Avenash Ramzan, Sports Journalist/News Anchor
At first, it seemed like living in a prison, being controlled by an unseen and rampant force. One of the challenges that came with the pandemic was getting my son to suddenly shift from face-to-face to online classes, while also keeping his mental health intact. Thankfully, engaging in sport at home allowed him to maintain that balance. COVID-19 restrictions on sports activities since literally brought local sport to a standstill, forcing Sport Journalists to come up with creative ways of keeping readers/viewers engaged. Of course, there are days when none of the ideas come to fruition, and that is when the frustration would step in. As media operatives, we have an obligation to the public, and it’s about digging deep to keep the public engaged. It is on those days you would have to ‘mask’ the confusion and frustration and put on your game face. During the initial period working at home, I decided to engage in physical exercise. This helped me to not only get in shape but also offered a meaningful avenue of utilising my spare time. Secondly, the pandemic helped me to spend more quality time with the family. Those engagements really put life into perspective and served to strengthen the family bond. Persons struggling with mental health issues should cultivate optimism as a pessimistic outlook would only serve to worsen the situation. It is important also to speak about the issues affecting you to someone you trust and to maintain a balance of work and leisure/personal time.

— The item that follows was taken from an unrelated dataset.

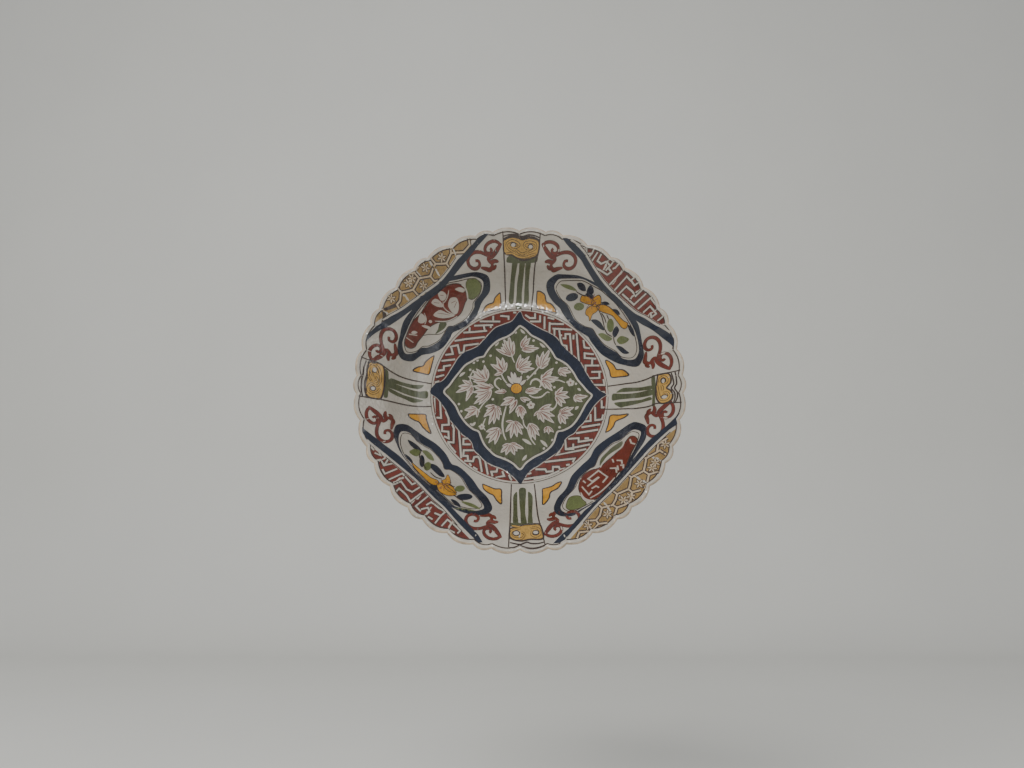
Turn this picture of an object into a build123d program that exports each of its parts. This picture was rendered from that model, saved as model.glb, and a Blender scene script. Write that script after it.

Holly-Anne Bristol, Disability Community
My mental health was negatively affected due to the isolation I experienced. It was not easy not being able to physically socialise with my friends and other loved ones. To combat the negative effects, I emerged myself into online learning, meeting and forming relationships with the disability community, and using all the resources available to me like Zoom, WhatsApp and Facebook. I also practised a lot of self-care, like getting enough exercise and sunlight, eating balanced meals, connecting with my family for emotional support and learning a few new skills. I also went back to doing things I liked but was too busy to do before COVID-19.
Soma Singh, Counsellor
Apart from working at the Georgetown Public Hospital in the Quality Improvement Department, I am the Vice President and Counsellor within the Guyana Professional Counseling Association and Psychotherapy foundation (GPCAP). The foundation has a hotline number, and I work with about four cases per month. I am constantly worried about my elderly mom and seven-year-old daughter contracting COVID. Sometimes, I have to deal with my own fears and yet be focused when counselling someone. There have been days when I would also feel depressed but still need to attend to a client. As a budding psychologist, we are taught to ensure our emotions are in check before we attend to some else’s. I have learnt to identify what I am feeling and give myself space if the need be. I love cooking, so this is therapeutic for me. I dedicate my weekends to my daughter. This is calming because she’s a joy to be around. I also try to have positive thoughts.